Unwittingly?  Trump's statements, beliefs, lack of ethical behavior and worldly, licentious immorality are defiant in their abject denial of anything resembling the Christian faith.  Every public act of his has been an explicit and deliberate violation of every characteristic of the Christian gospel Jesus laid down in the Sermon on the Mount, found in Matthew 5, 6 and 7, from his pathological lies and denial of truth, to his driven, wicked desire for vengeance against those not loyal to him, to his adulterous affairs and divorces so that he could marry the "other women," with whom he was having an affair, except Stormy Daniels, who he bribed to cover it up, because he couldn't afford the bad publicity in a run for the presidency.  His open denial of having done anything for which he requires God's forgiveness is a blatant refusal to accept Christian conversion, and a defiant act toward both God and the Evangelical leadership who serve as his willing sycophants.  And their support for him makes them apostates.  

So when some conservative, Evangelical like Gary Bauer, of the James Dobson Family Foundation, comes along and praises Trump without mentioning any Christian value or virtue, because those are not observable in Trump, he is telling us, very clearly, that he is apostate.  He, along with most other white, conservative, Evangelicals in the United States who overlook Trump's open denial of the Christian conversion experience, and his immoral, licentious, anti-Christian lifestyle, have abandoned the Christian gospel in favor of the gospel of Trump.  

This is How Unhinged Focus on the Family Has Become

These Are Not Virtues of the Christian Gospel

There's been nothing particularly "Christian" that would characterize anything having to do with Trump's second term, except the Christian nationalist themes that come with Project 2025, but those are not found anywhere in the Christian gospel, though they prompted a complaint from James Dobson Family Institute officer Gary Bauer that the left was characterizing and criticizing them as "Christian nationalists."   Bauer made the argument from absence of evidence, claiming the "other side," meaning the Biden Administration, was made up of "radical secularists, socialists and globalists," and that it promoted "tyrannical, decadent, perverse and ungodly" policies while ignoring the Constitution and "attempting to demonize Christians who love Jesus and America, calling us 'Christian nationalists.'" 

Prove those claims, Mr.
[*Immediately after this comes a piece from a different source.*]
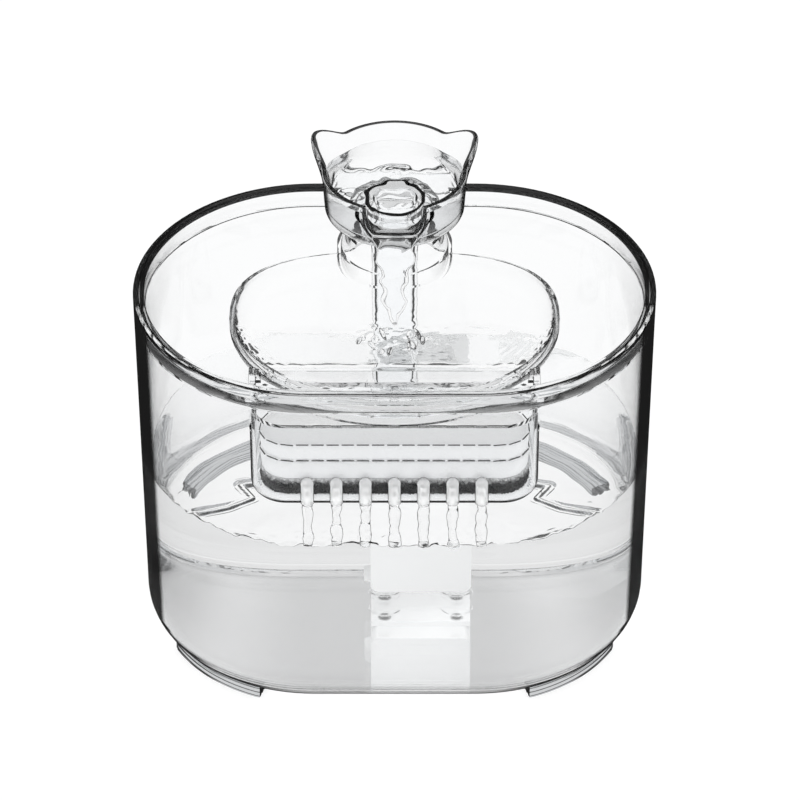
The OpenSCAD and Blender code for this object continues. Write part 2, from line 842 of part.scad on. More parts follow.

Bauer.  And if the "Christian Nationalist" label is offensive, then don't adopt a Christian Nationalist political agenda like Project 2025.  

In fact, groups like the James Dobson Family Institute, the Family Research Council and Dobson's former ministry, Focus on the Family, are full-blown endorsees of Christian Nationalism.  The pseudo-Christianity that they preach rests on an intellectual assent to a specific set of doctrines, mostly theological commandments, that developed as the practice of the fundamentalist movements of the late 19th century, and the Pentecostalism of the early 20th, which abandoned Christian faith as a lifestyle generated by the spiritual transformation of a Christian conversion experience, visible in the values and virtues of the gospel, found in Jesus' Sermon on the Mount, and in other places in the gospel accounts of the New Testament.  

In fact, Family Research Council's Jerry Boylan, a retired lieutenant general, advocates genocide in Gaza as a means of resolving Israel's "Palestinian problem." He has determined that the Palestinians have been "predestined" to be condemned, because of their refusal to acknowledge the existence of God, and to accept Christian faith and practice.  And because this has been determined by the will of God, they cannot be redeemed.  This is diametrically and fundamentally opposite the foundational principle of the Christian gospel, the sanctity of all human life created in the image of God.  Such a belief is defined by the Apostle John, in two of his church epistles, written in the latter half of the first century, using the term "antichrist."  

It's pretty clear, by observation, that there is nothing Trump or his followers support that resembles biblical Christianity, and all of it, in its self-declaring defiance, can be defined as "antichrist."  Most conservative Evangelicals, particularly those of the Pentecostal/Charismatic persuasion, get caught up in confusing and speculative "end times prophecy" scenarios, seeing "antichrist" as some historical figure or world ruler.  I don't believe any of that, but the term "antichrist" does have a clear meaning in defining philosophy, religion and actions that are the opposite of the Christian gospel taught and lived out by the example of Jesus.  And I think the political philosophy and principle, if you can call it that, of Trump's politics, including making right wing political extremism into Christian theology and doctrine, is most definitely antichrist.   

Neither the "healthy masculinity" that they credit to Trump, which is nothing more than psychotic misogyny, or the "manifest destiny reborn," provide any evidence of a connection between Trump and biblical, authentic Christian faith and practice.  And those conservative, Evangelical leaders, following the path of Jerry Falwell and Pat Robertson by leading their followers down the same path, are causing the apostasy of conservative, Evangelicalism in the United States.